Better to keep the question of moral worth where it belongs—quite distinct from notions of aesthetic value. Human value experience is very complex, and it does no good to disguise its complexity by papering over important distinctions. I can, after all, find myself horribly fascinated in a medieval torture chamber (Fantastic workmanship on that iron maiden, eh Maud?). But that doesn’t mean that I would recommend to anyone that he open himself to the experience it offers.
Similarly for film which glorifies violence. I see no reason to lie about the common aesthetic response to such things (which, though admittedly born of the sort of pre-adolescent fantasies we all went through, can nonetheless be very intense and curiously pure). To lie about them is to obscure something very important: that nothing in the usual moral arguments about art in general, and about sex films in particular, hinges on whether or not the thing is strong aesthetically. Its moral worth (good or bad) is independent of that issue. So I cannot win the moral argument by showing you that the film is poorly made, and you cannot win it by showing me that the film is brilliant. I can’t win by arguing that leather-and-whips stag films full of fellatio are vicious extensions of the male supremacy sex game. And you can’t win by getting me to admire the close camera work.

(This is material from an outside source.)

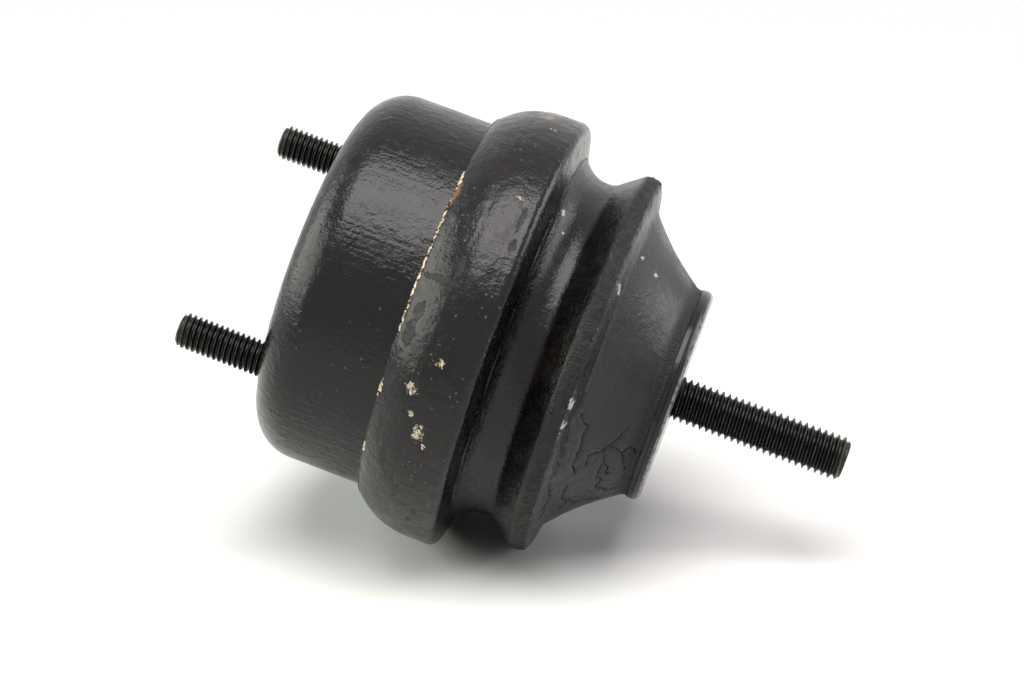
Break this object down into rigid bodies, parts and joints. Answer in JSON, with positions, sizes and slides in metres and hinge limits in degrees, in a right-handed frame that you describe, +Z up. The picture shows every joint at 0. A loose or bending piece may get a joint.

To understand this much is an essential preliminary to sorting out the nonsense written and spoken about art and sex. Nothing is artistically degenerate merely by virtue of its immorality; nothing is moral merely by virtue of its aesthetic excellence. It is part of the poignancy of human experience—one of its irreducible ironies and most productive tensions—that the beautiful and the good are not always to be found in the same place.